Of course with 16-megapixels and a good amount of light, photos are as good as ever if not better. Details on the photos are great and you still get plenty of depth due to the large aperture. Even selfies are great in good lighting. When it comes to low lighting, photos still come out great. But to get that sort of result you would need to have pretty steady hands or your shots will not turn out. There is no ‘run-and-gun’ for low light or bad lighting photography in this case. Taking photos in that case will require you to hold the phone steady for at least one or two seconds after you press the shutter.
Beauty is in the eyes of its beholder though, so check out the gallery of unedited photos from the Galaxy A7 (2017) to see the photos for yourself.

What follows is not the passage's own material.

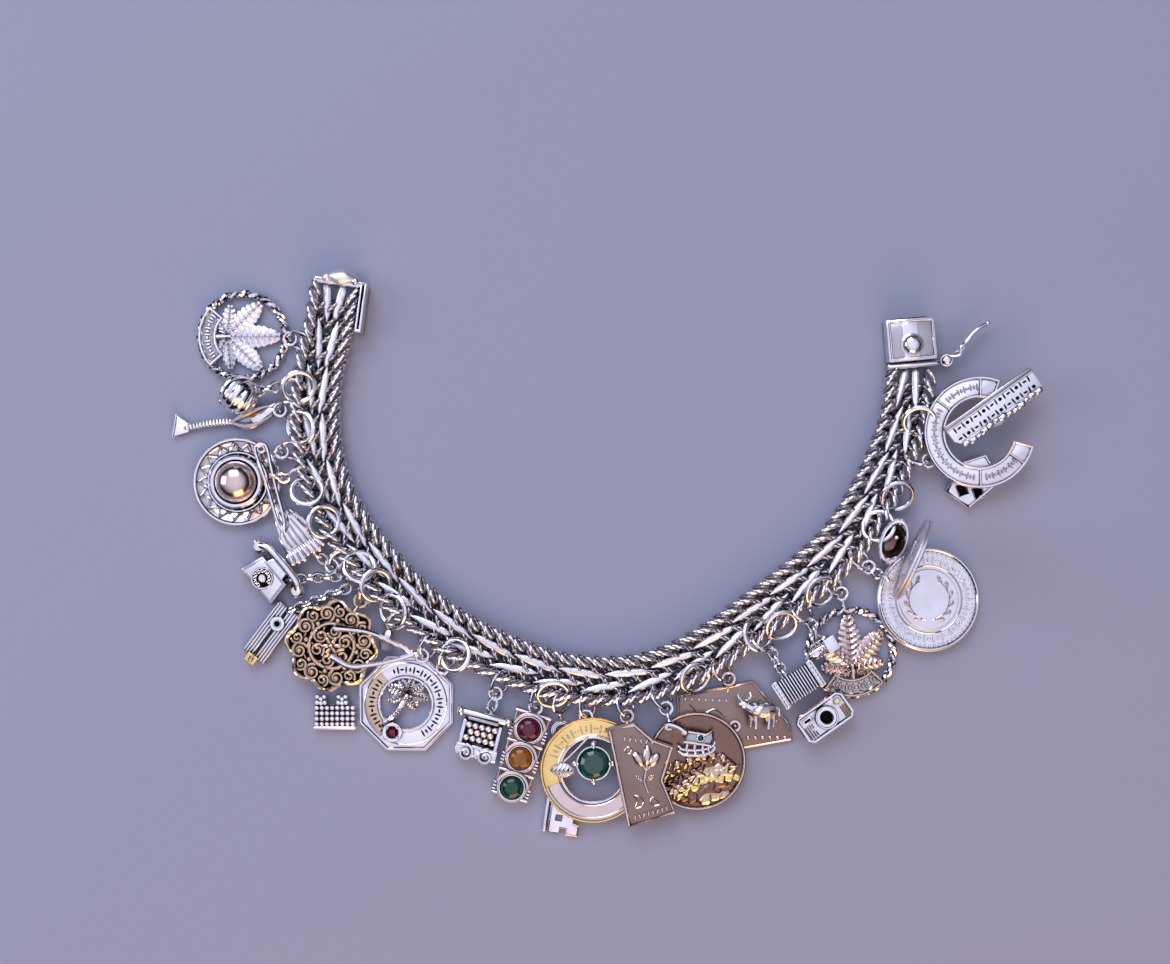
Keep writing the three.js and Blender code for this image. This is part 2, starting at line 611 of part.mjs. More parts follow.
// Small engine: boiler, cab, chimney and wheels.
function engine() {
  const frame = block(4.8, 2.6, 0.8);
  const boiler = rod([[-2.2, 0, 0], [1.0, 0, 0]], 0.95, 1, 8).translate(0, 0, 1.5);
  const cab = block(1.7, 2.4, 2.4, 0.5).translate(1.5, 0, 0);
  const chimney = drum(0.45, 1.4, 1.8, 6).translate(-1.5, 0, 0);
  return join(frame, boiler, cab, chimney);
}

// Little camera: rounded frame with a lens and a knob.
function camera() {
  const shape = outline([
    [-4.8, -1.9], [-4.1, -2.6], [4.1, -2.6], [4.8, -1.9], [4.8, 1.9], [4.1, 2.6], [-4.1, 2.6], [-4.8, 1.9],
  ]);
  const body = slab(shape, 2.4);
  const rim = annulus(2.1, 1.2, 0.9, 2.2, 8).translate(0.2, 0, 0);
  const knob = drum(0.6, 0.4, 2.2, 8).translate(3.3, 1.2, 0);
  const finder = block(1.8, 0.8, 0.5, 2.2).translate(-2.9, 1.3, 0);
  return join(body, rim, knob, finder);
}

// Hollow bell with an oval mouth, standing on its crown.
function bell() {
  const wall = lathe([
    [0, 0], [1.9, 0.2], [2.6, 1.2], [3.0, 3.2], [4.0, 4.8], [3.5, 4.9], [2.5, 3.4],
    [2.0, 1.6], [0, 1.2],
  ], 12);
  return wall.scale(0.58, 1, 1);
}

// Plain coin with a raised rim on both faces.
function coinOnEdge() {
  return lathe([
    [0, -0.45], [6.7, -0.45], [6.9, -0.6], [COIN_RADIUS, -0.6], [COIN_RADIUS, 0.6],
    [6.9, 0.6], [6.7, 0.45], [0, 0.45],
  ], 20);
}

function medal() {
  return lathe([
    [0, 0], [MEDAL_RADIUS, 0], [MEDAL_RADIUS, 1.2], [8.6, 1.2], [8.4, 0.95], [5.6, 0.95],
    [5.4, 1.15], [0, 1.15],
  ], 24);
}

// Horseshoe opening along +X, with two raised edges round its frosted band.
function horseshoe() {
  const base = band(HORSESHOE_OUTER, HORSESHOE_INNER, 42, 318, 0.9, 0, 9);
  const outerEdge = band(HORSESHOE_OUTER, HORSESHOE_OUTER - 0.5, 42, 318, 1.3, 0, 9);
  const innerEdge = band(HORSESHOE_INNER + 0.5, HORSESHOE_INNER, 42, 318, 1.3, 0, 9);
  return join(base, outerEdge, innerEdge);
}

// Long bar with a plain face, and a mountain ridge along its lower edge.
function ridgeBar() {
  const face = slab(outline([[-9.2, -0.6], [-8.4, -1.6], [8.8, -1.6], [8.8, 2.6], [-9.2, 2.6]]), 1.0);
  const ridge = slab(outline([
    [-8.4, -1.4], [-6.8, -2.8], [-3.8, -2.1], [-1.0, -3.0], [2.4, -2.3], [5.8, -2.7], [8.4, -1.4],
  ]), 1.6, 0);
  return join(face, ridge);
}

// Flat frame with four window openings and a cross bar.
function windowFrame() {
  const plate = slab(outline([[-4.8, -2.0], [-0.8, -4.8], [4.8, 0], [2.2, 4.6], [-1.4, 3.4]]), 1.8);
  const windows = [[-1.9, -1.6], [0.9, -2.1], [-0.6, 1.2], [2.3, 1.4]].map(([x, y]) => {
    return block(1.7, 1.9, 4, -1).rotateZ(turn(20)).translate(x, y, 0);
  });
  return cut(plate, ...windows);
}

// ---------------------------------------------------------------- setting out, left side
charm('leaf_disc_left', leafDisc(), SILVER(), [-63.8, 37.6, 0.2], {
  hang: [-55.0, 37.0, 1.5], neck: [-56.4, 36.9, 0.9],
});
charm('ribbed_ball', ribbedBall(), OXIDISED(), [-63.8, 27.2, 4.3], {
  turned: 20, hang: [-56.6, 28.8, 2.4], neck: [-61.0, 27.8, 4.0], solderedRing: true,
});
charm('twisted_stem', twistedStem(), OXIDISED(), [-65.1, 22.5, 0.2], {
  turned: 6, hang: [-56.6, 24.6, 1.6], neck: [-58.8, 24.7, 0.9],
});
charm('sombrero', sombrero(), SILVER(), [-64.7, 12.1, 0.1], {
  hang: [-56.6, 17.4, 1.8], neck: [-59.6, 15.8, 1.4],
});
charm('long_loop', longLoop(), SILVER(), [-58.1, 11.15, 4.0], {
  turned: 15.5, hang: [-55.6, 12.6, 3.2], neck: [-57.9, 13.4, 4.3], solderedRing: true,
});
charm('folded_hands', foldedHands(), SILVER(), [-54.8, 3.6, 0.2], {
  turned: 34, hang: [-47.8, -2.4, 1.8], neck: [-51.6, 0.2, 1.6],
});
charm('telephone', telephone(), OXIDISED(), [-59.5, -4.7, 0.2], {
  turned: -50, hang: [-46.6, -4.4, 2.2], neck: [-55.6, -4.8, 2.2], solderedRing: true,
});
charm('groove_bars', grooveBars(), OXIDISED(), [-58.8, -14.3, 0.1], {
  turned: -37, hang: [-45.0, -6.4, 1.9], neck: [-55.8, -10.6, 1.0], solderedRing: true,
});
charm('filigree_rosette', rosette(), ROSE(), [-47.9, -16.4, 2.6], {
  tip: [0, 1.5], hang: [-42.8, -8.6, 2.6], neck: [-43.9, -10.4, 3.0],
});
charm('wishbone', wishbone(), SILVER(), [-33.6, -17.9, 2.8], {
  hang: [-32.1, -18.1, 2.4], neck: [-33.4, -17.9, 2.8],
});
charm('crystal_drop', crystalDrop(), SILVER(), [-38.5, -15.7, 0.3], {
  turned: -12, hang: [-37.2, -12.8, 1.7], neck: [-38.0, -14.2, 1.5], solderedRing: true,
});
charm('beaded_keep', beadedKeep(), SILVER(), [-47.6, -28.2, 0.1]);
const palmFrame = charm('octagon_palm', octagonPalm(), FROSTED(), [-35.2, -26.8, 0.1], {
  hang: [-28.4, -20.0, 1.6], neck: [-30.4, -21.8, 0.7],
});

// ---------------------------------------------------------------- setting out, middle
charm('typewriter', typewriter(), SILVER(), [-22.2, -32.6, 0.1], {
  turned: -14, hang: [-19.4, -24.9, 2.0], neck: [-20.8, -29.4, 2.2],
});
const lampFrame = charm('signal_light', signalLight(), OXIDISED(), [-14.9, -35.6, 0.1], {
  turned: -16.5, hang: [-12.4, -27.4, 2.0], neck: [-13.0, -29.4, 1.8],
});
charm('flat_key', flatKey(), SILVER(), [-7.9, -31.6, 0.1], {
  turned: -9, hang: [-8.2, -28.0, 1.7], neck: [-8.0, -30.0, 0.8], solderedRing: true,
});
const solitaireFrame = charm('birthstone_ring', birthstoneRing(), ROSE(), [-2.4, -38.2, 1.6], {
  hang: [-3.6, -28.8, 2.4], neck: [-3.4, -30.4, 2.2],
});
charm('blossom_plate', blossomPlate(), ROSE(), [6.2, -39.2, 3.4], {
  hang: [3.4, -27.8, 2.8], neck: [3.6, -30.8, 3.8],
});
charm('medallion', medallion(), ROSE(), [15.7, -36.6, 1.6]);
charm('sleigh', sleigh(), SILVER(), [14.8, -32.4, 3.6], {
  hang: [10.2, -27.0, 3.2], neck: [11.0, -30.0, 4.4],
});
charm('dotted_plate', dottedPlate(), ROSE(), [22.2, -29.2, 0.1], {
  hang: [20.8, -21.6, 1.8], neck: [21.2, -24.6, 0.6],
});

// ---------------------------------------------------------------- setting out, right side
charm('horned_animal', hornedAnimal(), SILVER(), [26.9, -27.6, 1.5]);
charm('squeezebox', squeezebox(), SILVER(), [33.2, -23.0, 1.7], {
  turned: 33, hang: [28.2, -16.8, 2.6], neck: [31.2, -22.2, 2.6], solderedRing: true,
});
charm('engine', engine(), SILVER(), [37.6, -16.8, 1.8], {
  turned: 30, hang: [34.6, -11.2, 2.4], neck: [36.8, -16.2, 2.6], solderedRing: true,
});
charm('camera', camera(), SILVER(), [37.9, -28.8, 1.7], { turned: 35 });
charm('leaf_disc_right', leafDisc(), ROSE(), [42.8, -17.8, 0.2], {
  turned: 96, hang: [41.6, -7.9, 1.4], neck: [41.8, -10.4, 0.9],
});
charm('bell', bell(), OXIDISED(), [49.6, 1.8, 0.2], { turned: -20 });
charm('coin_on_edge', coinOnEdge(), FROSTED(), [51.9, -1.1, 9.9], { turned: -23.5, tip: [0, 84] });
charm('medal', medal(), FROSTED(), [56.2, -8.5, 1.0], {
  tip: [-3.2, 4.7], hang: [47.6, -4.4, 1.8], neck: [49.0, -5.2, 1.9],
});
charm('horseshoe', horseshoe(), FROSTED(), [64.6, 20.7, 3.5], {
  turned: 27, hang: [56.0, 15.8, 3.2], neck: [57.4, 16.6, 4.0],
});
charm('ridge_bar', ridgeBar(), FROSTED(), [67.0, 24.8, 5.1], { turned: 35.5 });
charm('window_frame', windowFrame(), SILVER(), [64.1, 12.3, 0.2]);

// ---------------------------------------------------------------- stones in their seats
function setStone(name, frame, geometry, seat, colour) {
  const mesh = new THREE.Mesh(geometry, GEM(colour));
  mesh.name = name;
  mesh.position.copy(frame.localToWorld(new THREE.Vector3(...seat)));
  mesh.quaternion.copy(frame.quaternion);
  bracelet.add(mesh);
}
const LAMP_COLOURS = { lamp_red: 0x7d1038, lamp_amber: 0xc98412, lamp_green: 0x0d5a40 };
Object.entries(LAMP_COLOURS).forEach(([name, colour], i) => {
  setStone(name, lampFrame, roundStone(LAMP_RADIUS, 1.1), [0, LAMP_Y[i], 2.7], colour);
});
setStone('solitaire_green', solitaireFrame, solitaireStone(), [...SOLITAIRE, 0.2], 0x0b5b45);
setStone('palm_ruby', palmFrame, roundStone(PALM_STONE_RADIUS, 0.7), [...PALM_STONE, PLATE + 0.3], 0xa0164e);

// The origin goes under the middle of the outline, on the table.
const outlineBox = new THREE.Box3().setFromObject(bracelet, true);
const middle = outlineBox.getCenter(new THREE.Vector3());
bracelet.position.set(-middle.x, -middle.y, -outlineBox.min.z);

export default bracelet;
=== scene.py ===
"""Looks of a silver charm bracelet that lies open on a table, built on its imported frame."""

import json
import math

import bmesh
import bpy
import numpy as np
from bpy.props import FloatProperty, FloatVectorProperty, PointerProperty
from mathutils import Euler, Matrix, Vector


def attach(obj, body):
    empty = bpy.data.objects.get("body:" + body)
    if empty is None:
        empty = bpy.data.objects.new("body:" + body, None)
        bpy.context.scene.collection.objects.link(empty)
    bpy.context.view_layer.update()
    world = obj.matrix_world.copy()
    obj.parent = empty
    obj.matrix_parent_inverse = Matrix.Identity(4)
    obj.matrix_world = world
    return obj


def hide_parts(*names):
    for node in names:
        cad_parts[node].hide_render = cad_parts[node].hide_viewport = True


bl_info = {
    "name": "Charm bracelet",
    "version": (1, 0, 0),
    "blender": (4, 5, 0),
    "location": "3D View > Sidebar > Bracelet",
    "description": "Builds the chain, clasp and charms of a silver charm bracelet on its frame",
    "category": "Object",
}

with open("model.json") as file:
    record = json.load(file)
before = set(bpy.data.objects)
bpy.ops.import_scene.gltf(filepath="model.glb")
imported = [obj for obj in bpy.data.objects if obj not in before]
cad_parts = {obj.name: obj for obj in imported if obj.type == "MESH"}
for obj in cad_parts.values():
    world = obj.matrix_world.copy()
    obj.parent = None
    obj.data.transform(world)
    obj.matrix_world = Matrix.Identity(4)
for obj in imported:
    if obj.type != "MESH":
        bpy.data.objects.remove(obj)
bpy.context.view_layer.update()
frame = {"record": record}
MM = 0.001
BODY = "bracelet"
CATCH_BODY = "safety_catch"

# The chain route and the charm places below start from the middle line's own origin; this
# takes them to the frame's origin, which is under the middle of the outline.
ORIGIN = np.array([0.5047, 0.3675, -0.037])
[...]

IP68 Dust and Water Resistance
Waterproofing is something that we do not see every day with smartphones. In fact we do not see IP anything for devices below flagship level these days. Even with flagships, plenty of manufacturers went to the direction of spill proofing rather than a whole waterproofing treatment.
If you have some know how with electronics, you would also know that dust is the enemy of all electronic boards and circuits. Electronic items hates dusts. So dust proofing is also a bonus in any electronic device’s books.
Imagine our surprise then when they announced that the Samsung Galaxy A7 (2017) comes with IP68 dust and water resistant rating. It is a mid-range device for goodness sakes. We do think that every other manufacturer should take note and start making IP67 or IP68 dust and water resistance standard on their devices regardless of the range. Of course we know the complication within the manufacturing parameters. But it is a feature that we all need.
IP68 does not mean that the device is full waterproof and dustproof though. However you will be relieved to know that the device can go underwater at a depth of 1.5m for a full 30 minutes before it goes kaput. Obviously you are not going to put the device in the water for that long, unless you are a snorkelling enthusiast. But even you cannot hold your breath for that long.